I didn’t know Matsuzaka Toori from anything, but my friend told me that, because he was in Kamen Rider/Samurai Sentai, she was initially a little confused to see him in this role because all she could see was Shinken Red. xD
I thought he performed really well, he has a really kind face in my opinion and he definitely had a lot of different emotions to portray. And as always, I will give credit for the fact that he was allowed to cry.

Yamamoto Mizuki looks extremely familiar to me, but the only thing on DramaWiki I can see is that I probably know her from Koinaka, although I don’t even remember who she was there since that’s been too long ago for me. Anyways, even though I sometimes found her a bit angsty and fidgety, I really liked the warmth she could show in her expression as well as her body language towards Itsuki. And she definitely did show some guts in taking her life in her own hands instead of just following along with everyone else’s expectations of her future!

I was so surprised to see Seto Koji there! And by that I mean that, I only recognized him because I’d seen he was in this, but I barely recognized him! This was such a different role from what I’m used to seeing of him, but I guess that just proves he’s a good actor haha. As I mentioned, at some points I didn’t really like Hiro purely because he didn’t really ask for Tsugumi’s consent in anything, but I’m glad that he was able to let go in the end and also just follow his own path, with or without a partner.
I love Seto Koji <3 I think the last thing I saw him in was Watashi Kekkon Dekinainjanakute, Shinaindesu, where he was this young and carefree second male lead. I also loved him as Kuranosuke in Kuragehime, because he was such a great crossdresser. I want to see more of him now!

I remember Nakamura Yuri from somewhere too!
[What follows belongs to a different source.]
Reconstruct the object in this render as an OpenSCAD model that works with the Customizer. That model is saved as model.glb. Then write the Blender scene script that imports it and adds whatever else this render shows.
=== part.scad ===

Her face looks soooo familiar, but I just can’t figure out what I know her from. Anyways, I guess despite her role as a kind of second female lead that never stood a chance at romance with the first male lead, she still portrayed a very human and realistic character. Although I was mentally referring to her as Ms. Nightingale in the beginning of the series, she did become a better person.

Also, and I really can’t let this review end without mentioning it: CHAKOOOOO T^T The little dog that Itsuki started raising and that became a part of their family. The dog was so freaking cute T^T A little Chiba-inu. I want one too.

I really liked the ending theme song by Suda Masaki, ‘Machigai Sagashi’, as well. And I loved his tiny cameo at the end as the person who registered Itsuki’s and Tsugumi’s marriage xD

By the way, their marriage felt a little somber to me. I was thinking that this would be their moment to be the happiest, that they would be crying and laughing and celebrating, but everyone was so serious! I get that it was an emotional moment for everyone, especially the married couple, but I had actually expected a bit more of a festive occasion since this was the moment where they were finally able to be together. Or maybe it was just me.

So yeah, it’s a short review but I did enjoy this series. It was really real and raw at times, but it definitely shone a light on the difficulties that disabled people have to deal with in society. I’m glad they chose this topic to cover, because I think that, in general, we definitely could be way more aware of this.
I would say it was about true love and acceptance, about truly caring about the inside more than the outside, even if that means having to fight the external elements. It was a really beautiful love story about truly caring for each other despite the challenges of life and society. I’m up for more of this kind of realness!